- Supreme Court of the United States

Argued January 13, 1988 Decided June 29, 1988
- Full case name: Coy v. Iowa
- Citations: 487 U.S. 1012 (more) 108 S.Ct. 2798, 101 L.Ed.2d 857
- Argument: Oral argument
- Opinion announcement: Opinion announcement

Case history
- Prior: 397 N.W.2d 730 (1986), probable jurisdiction noted, 483 U.S. 1019 (1987)

Holding
- Appellant's Confrontation Clause right to confront the witnesses against him was violated because a screen had been placed between him and the witnesses testifying against him, preventing him from seeing the witnesses during their testimony. Supreme Court of Iowa reversed and remanded.

Court membership
- Chief Justice William Rehnquist Associate Justices William J. Brennan Jr. · Byron White Thurgood Marshall · Harry Blackmun John P. Stevens · Sandra Day O'Connor Antonin Scalia · Anthony Kennedy

Case opinions
- Majority: Scalia, joined by Brennan, White, Marshall, Stevens, O'Connor
- Concurrence: O'Connor, joined by White
- Dissent: Blackmun, joined by Rehnquist
- Kennedy took no part in the consideration or decision of the case.

= Coy v. Iowa =

Coy v. Iowa, , was a 1988 United States Supreme Court case concerning the Confrontation Clause of the Sixth Amendment to the United States Constitution. The Court held that the placement of a screen between a defendant and the witnesses testifying against him, making it impossible for the witnesses to see him during their testimony, violated the Confrontation Clause. Accordingly, it reversed the conviction of the appellant, John Coy, who had been convicted of two counts of lascivious acts with a child.

==Opinions==
The majority opinion was authored by Justice Antonin Scalia and joined by five other justices. Justice Scalia wrote, "The screen at issue was specifically designed to enable the complaining witnesses to avoid viewing appellant as they gave their testimony, and the record indicates that it was successful in this objective...It is difficult to imagine a more obvious or damaging violation of the defendant's right to a face-to-face encounter." Justice Sandra Day O'Connor authored a concurrence, joined by Justice Byron White, in which she argued that the rights guaranteed by the Confrontation Clause "are not absolute but rather may give way in an appropriate case to other competing interests so as to permit the use of certain procedural devices designed to shield a child witness from the trauma of courtroom testimony." The dissenting opinion was authored by Justice Harry Blackmun and joined by Chief Justice William Rehnquist.

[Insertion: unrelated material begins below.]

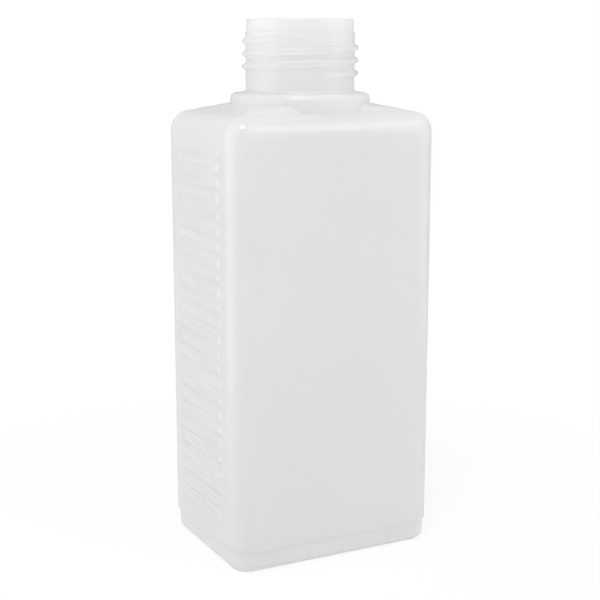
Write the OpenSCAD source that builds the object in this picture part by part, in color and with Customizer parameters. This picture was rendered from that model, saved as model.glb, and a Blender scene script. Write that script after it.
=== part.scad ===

In his dissent, Justice Blackmun wrote, "I fear that the Court's apparent fascination with the witness' ability to see the defendant will lead the States that are attempting to adopt innovations to facilitate the testimony of child victims of sex abuse to sacrifice other, more central, confrontation interests, such as the right to cross-examination or to have the trier of fact observe the testifying witness."

==Reactions==
When the Court announced the decision in June 1988, some legal commentators criticized the majority opinion for deviating from the Court's previous decisions interpreting the Confrontation Clause. Critics also argued that the decision underestimated the legitimate interest of states in protecting child abuse victims from the trauma of seeing their abusers in court.